Exercise description »
Go through the listing and write out all of it exactly.

Information supplied »
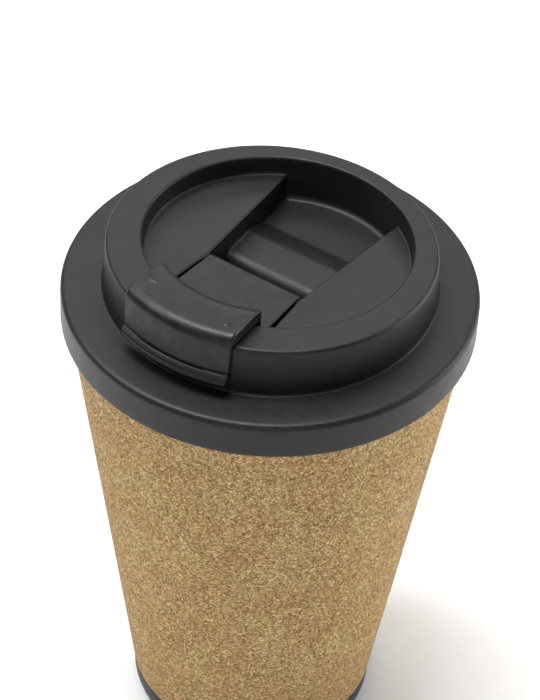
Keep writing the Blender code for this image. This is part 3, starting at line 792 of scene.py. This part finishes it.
def camera():
    elevation, roll = 42.17, math.radians(3.05)
    distance = 639.3
    target = Vector((0.54, 0.35, SEAM_Z - 12.2))
    back = around(0, elevation)
    made = bpy.data.objects.new("camera", bpy.data.cameras.new("camera"))
    bpy.context.scene.collection.objects.link(made)
    made.data.lens = 142.4
    made.data.sensor_width = 36
    made.location = (target + back * distance) * MM
    made.rotation_mode = "QUATERNION"
    level = (-back).to_track_quat("-Z", "Y")
    made.rotation_quaternion = level @ Matrix.Rotation(roll, 4, "Z").to_quaternion()
    bpy.context.scene.camera = made


def softbox(name, spot, toward, width, depth, power):
    light = bpy.data.lights.new(name, "AREA")
    light.shape = "RECTANGLE"
    light.size = width
    light.size_y = depth
    light.energy = power
    made = bpy.data.objects.new(name, light)
    bpy.context.scene.collection.objects.link(made)
    made.location = spot
    made.rotation_euler = (Vector(toward) - Vector(spot)).to_track_quat("-Z", "Y").to_euler()


SOFTBOXES = (
    # name, azimuth, elevation, distance from the lid, width and depth in metres, watts
    ("key", -109, 79, 1.1, 0.4, 0.65, 14),
    ("back_screen", 180, 56, 1.2, 1.4, 0.4, 4.6),
    ("back_low", 180, 27, 1.2, 1.6, 0.3, 4.2),
    ("front", 0, 20, 1.2, 1.2, 0.4, 2.6),
    ("right_side", 105, 12, 1, 0.5, 0.9, 6.8),
    ("left_side", -95, 45, 1.1, 0.5, 0.5, 5),
)


def studio():
    world = bpy.data.worlds.new("studio")
    bpy.context.scene.world = world
    world.use_nodes = True
    background = world.node_tree.nodes["Background"]
    background.inputs["Color"].default_value = (*grey(0.08), 1)
    lid = Vector((0, 0, SEAM_Z * MM))
    for name, azimuth, elevation, distance, width, depth, power in SOFTBOXES:
        softbox(name, lid + around(azimuth, elevation) * distance, lid, width, depth, power)
    bpy.context.scene.view_settings.view_transform = "Standard"


def paper_floor():
    mesh = bpy.data.meshes.new("floor")
    reach = 5
    mesh.from_pydata([(-reach, -reach, 0), (reach, -reach, 0), (reach, reach, 0), (-reach, reach, 0)],
                     [], [(0, 1, 2, 3)])
    floor = bpy.data.objects.new("floor", mesh)
    bpy.context.scene.collection.objects.link(floor)
    mesh.materials.append(silicone("floor_paper", grey(0.91), grey(0.93), 0.8))


camera()
studio()
paper_floor()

The output »
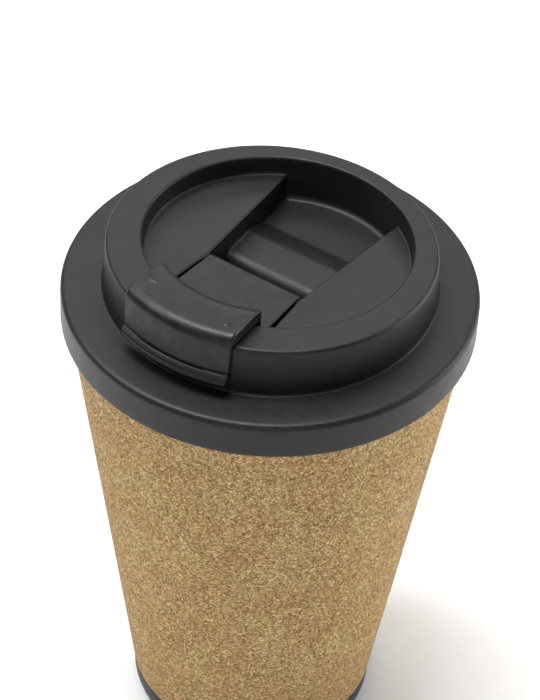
Keep writing the Blender code for this image. This is part 3, starting at line 792 of scene.py. This part finishes it.
def camera():
    elevation, roll = 42.17, math.radians(3.05)
    distance = 639.3
    target = Vector((0.54, 0.35, SEAM_Z - 12.2))
    back = around(0, elevation)
    made = bpy.data.objects.new("camera", bpy.data.cameras.new("camera"))
    bpy.context.scene.collection.objects.link(made)
    made.data.lens = 142.4
    made.data.sensor_width = 36
    made.location = (target + back * distance) * MM
    made.rotation_mode = "QUATERNION"
    level = (-back).to_track_quat("-Z", "Y")
    made.rotation_quaternion = level @ Matrix.Rotation(roll, 4, "Z").to_quaternion()
    bpy.context.scene.camera = made


def softbox(name, spot, toward, width, depth, power):
    light = bpy.data.lights.new(name, "AREA")
    light.shape = "RECTANGLE"
    light.size = width
    light.size_y = depth
    light.energy = power
    made = bpy.data.objects.new(name, light)
    bpy.context.scene.collection.objects.link(made)
    made.location = spot
    made.rotation_euler = (Vector(toward) - Vector(spot)).to_track_quat("-Z", "Y").to_euler()


SOFTBOXES = (
    # name, azimuth, elevation, distance from the lid, width and depth in metres, watts
    ("key", -109, 79, 1.1, 0.4, 0.65, 14),
    ("back_screen", 180, 56, 1.2, 1.4, 0.4, 4.6),
    ("back_low", 180, 27, 1.2, 1.6, 0.3, 4.2),
    ("front", 0, 20, 1.2, 1.2, 0.4, 2.6),
    ("right_side", 105, 12, 1, 0.5, 0.9, 6.8),
    ("left_side", -95, 45, 1.1, 0.5, 0.5, 5),
)


def studio():
    world = bpy.data.worlds.new("studio")
    bpy.context.scene.world = world
    world.use_nodes = True
    background = world.node_tree.nodes["Background"]
    background.inputs["Color"].default_value = (*grey(0.08), 1)
    lid = Vector((0, 0, SEAM_Z * MM))
    for name, azimuth, elevation, distance, width, depth, power in SOFTBOXES:
        softbox(name, lid + around(azimuth, elevation) * distance, lid, width, depth, power)
    bpy.context.scene.view_settings.view_transform = "Standard"


def paper_floor():
    mesh = bpy.data.meshes.new("floor")
    reach = 5
    mesh.from_pydata([(-reach, -reach, 0), (reach, -reach, 0), (reach, reach, 0), (-reach, reach, 0)],
                     [], [(0, 1, 2, 3)])
    floor = bpy.data.objects.new("floor", mesh)
    bpy.context.scene.collection.objects.link(floor)
    mesh.materials.append(silicone("floor_paper", grey(0.91), grey(0.93), 0.8))


camera()
studio()
paper_floor()